Since it may be necessary to re-encode data into new file formats in the future, any media included in the work must be encoded losslessly. Photos should be stored as PNGs rather than JPEGs, for instance, and sound as FLAC or ALAC rather than MP3 or AAC or Ogg Vorbis or any of those. The reason is that transcoding one lossy format, like one that’s popular today, to another lossy format, like one popular in 100 years, always involves losing more quality overall. After five or ten transcodings, the sound might be unlistenable, the pictures might be blurry and blotchy. Lossless formats are also generally easier to re-implement from scratch if no workable implementations are available in the future.

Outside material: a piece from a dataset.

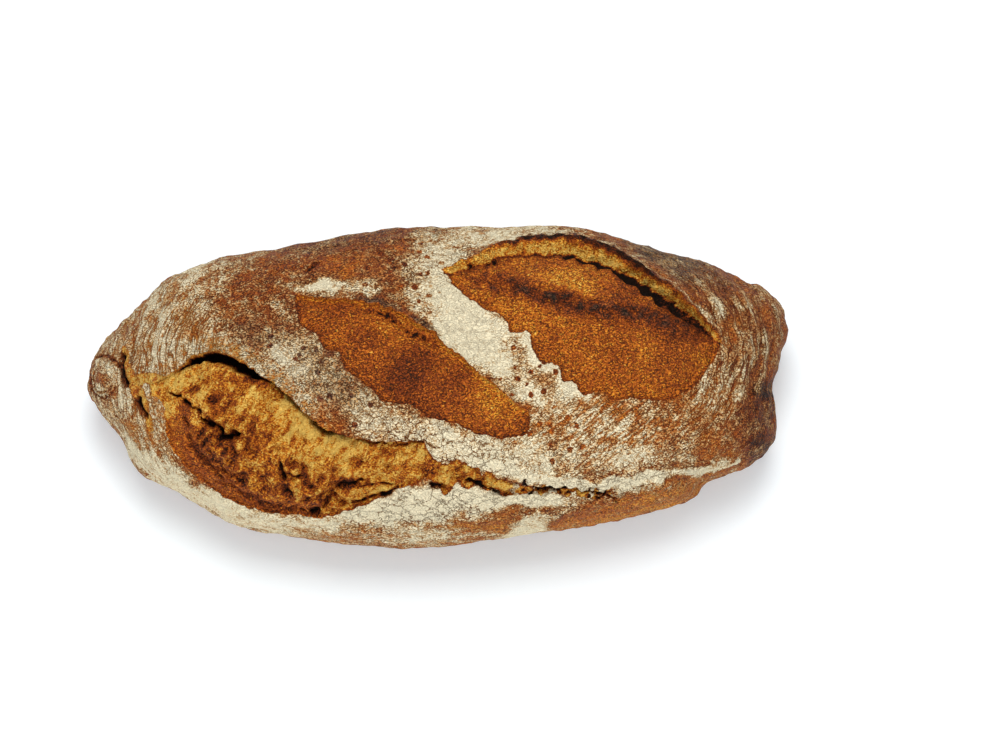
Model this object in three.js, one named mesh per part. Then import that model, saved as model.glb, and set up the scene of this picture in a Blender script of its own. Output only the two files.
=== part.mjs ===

Unfortunately video tends to be very large indeed when stored losslessly, so if you want to include video there might be no choice but to encode it lossily. When choosing formats, don’t worry much about patents — they expire in 20 years anyway — and focus more on implementation diversity. Most popular video formats today have multiple implementations.

Proposed solution

The solution proposed below is best for works published today (in 2015). In a few years, the best technologies for long-term storage might have changed again. If I had to make long-term archivable digital documents today, however, I would make sure that it was:

published on DVD or Blu-Ray, perhaps using the M-Disc technology, with several paper copies also made on long rolls using some simple encoding technique from which data recovery is possible, and deposited in places safe for long-term storage.
kept in an ISO 9660 filesystem.
distributed as a Git repository inside of that filesystem. (It might be necessary to put the Git repository inside a tarball to work around the name length limitations of the filesystem.)
formatted with HTML, using mainly plain HTML and CSS, with JavaScript kept to a minimum.
losslessly stored, with all images saved as PNG or SVG; all sound as FLAC. Video, if necessary, would probably be encoded as H.264.